Self-Driving Cars Are Being Put on a Data Diet
Self-driving-car developers initially held a similar philosophy of data maximization. They generate video from arrays of cameras inside and outside the vehicles, audio recordings from microphones, point clouds mapping objects in space from lidar and radar, diagnostic readings from vehicle parts, GPS readings, and much more.
Some assumed that the more data collected, the smarter the self-driving system could get, says Brady Wang, who studies automotive technologies at market researcher Counterpoint. But the approach didn’t always work because the volume and complexity of the data made them difficult to organize and understand, Wang says.
In more recent years, companies have started holding on to only data believed to be specifically useful, and have also focused on organizing them well. Practically speaking, data from driving on a sunny day in the desert for an hour might start looking repetitive, so the utility of keeping them all has come into question.

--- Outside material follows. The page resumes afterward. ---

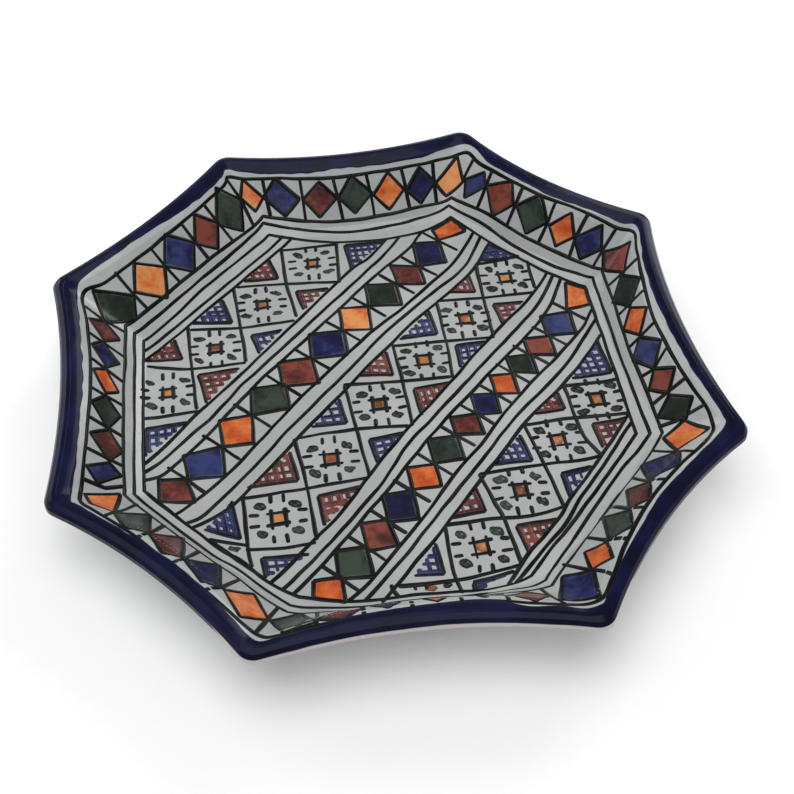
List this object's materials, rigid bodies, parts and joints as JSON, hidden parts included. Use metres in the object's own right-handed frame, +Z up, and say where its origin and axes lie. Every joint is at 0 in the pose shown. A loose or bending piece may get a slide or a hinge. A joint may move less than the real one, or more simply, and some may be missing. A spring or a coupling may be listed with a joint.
{
  "type": "painted ceramic dish",
  "caption": "Star-shaped glazed earthenware serving dish with a flat floor, sloping wall, rolled lip and hand painted geometric decoration.",
  "frame": {"origin": "under the middle of the dish, on the plane that the foot ring stands on", "axes": "+Z up through the middle of the dish; -Y is the side nearest to the person carrying it; +X to the right of that person"},
  "size_m": [0.273, 0.2766, 0.034],
  "materials": {
    "clay": "fired earthenware, matt and slightly gritty",
    "white_glaze": "glossy tin glaze, milky white with a grey cast",
    "blue_glaze": "glossy cobalt blue glaze, streaky from the brush",
    "paint_black": "black outline colour fired under the glaze",
    "paint_blue": "watery blue brush colour fired under the glaze",
    "paint_orange": "watery orange brush colour fired under the glaze",
    "paint_green": "dark green brush colour fired under the glaze",
    "paint_red": "brown-red brush colour fired under the glaze"
  },
  "bodies": {
    "root": {"clay_body": "clay", "foot_ring": "clay", "face_glaze": "white_glaze", "rim_glaze": "blue_glaze", "back_glaze": "white_glaze", "base_glaze": "white_glaze"}
  },
  "joints": []
}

Limits aren’t entirely new. Chatham, the distinguished software engineer at Waymo, says getting access to more digital storage wasn’t simple when the company was a tiny project inside Google over a decade ago and he was a one-person team. Data that had no clear use was deleted, like recordings of failed driverless maneuvers. “If we treated storage as infinite, the costs would be astronomical,” Chatham says.
After Waymo became an independent company with significant outside investment, the project gobbled data storage more freely. For instance, when Waymo started testing the Jaguar I-Pace in late 2019, the crossover SUV came with more powerful sensors that generated a bigger stream of information—to the point that full logs for an hour’s driving equated to more than 1,100 gigabytes, enough to fill 240 DVDs. Waymo increased its storage capacity significantly at the time, and teams got less picky about what they kept, Chatham says.

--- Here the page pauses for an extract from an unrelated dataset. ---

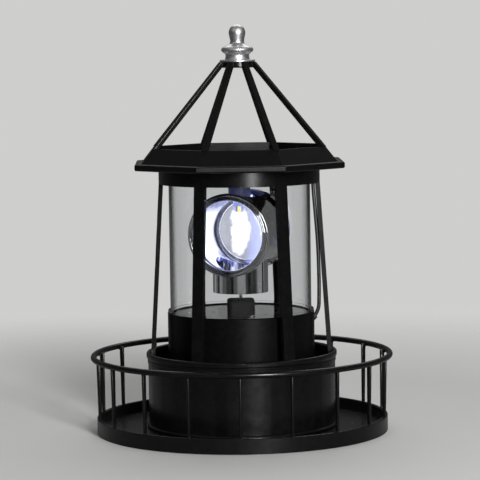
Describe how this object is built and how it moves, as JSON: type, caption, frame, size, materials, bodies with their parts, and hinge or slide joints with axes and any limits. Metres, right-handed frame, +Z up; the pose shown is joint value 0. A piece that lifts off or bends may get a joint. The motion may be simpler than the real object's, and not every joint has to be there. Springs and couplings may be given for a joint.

More recently, Chatham’s team began setting strict quotas and asking people across the company to be more judicious. Waymo now keeps only some of its newly generated data and more recently began deleting saved data as it becomes outdated compared to current technology, conditions, and priorities. Chatham says that strategy is working well. “We have to start discarding data fast as our service grows,” he says.
Waymo carried paying passengers more than 23,000 miles in California between September and November of last year, up from about 13,000 miles over a similar timeframe just six months earlier, according to disclosures to state regulators.
Data caps in some cases have factored in the priorities of autonomous vehicle companies. With some negotiation allowed, Chatham’s team allots quarterly storage allowances to groups of engineers working on different tasks, such as developing AI to identify what’s around a vehicle (perception) or testing planned software updates against past rides (evaluation). Those teams decide what’s worth keeping—say, data on the actions of emergency vehicles—and an automated system filters out everything else. “That becomes a business decision,” Chatham says. “Is snow or rain data more important to the business?”
Snow has won out for now, because Waymo so far has only limited data from driving in it. “We’re keeping every piece,” Chatham says. Rain has gotten less interesting. “We’ve gotten better at rain, so we don’t need to go to infinity.” Being data-thrifty can sometimes prompt creativity or valuable discoveries, he says. Waymo learned at one point that its rain data needlessly included all the sensor readings its cars had collected while parked.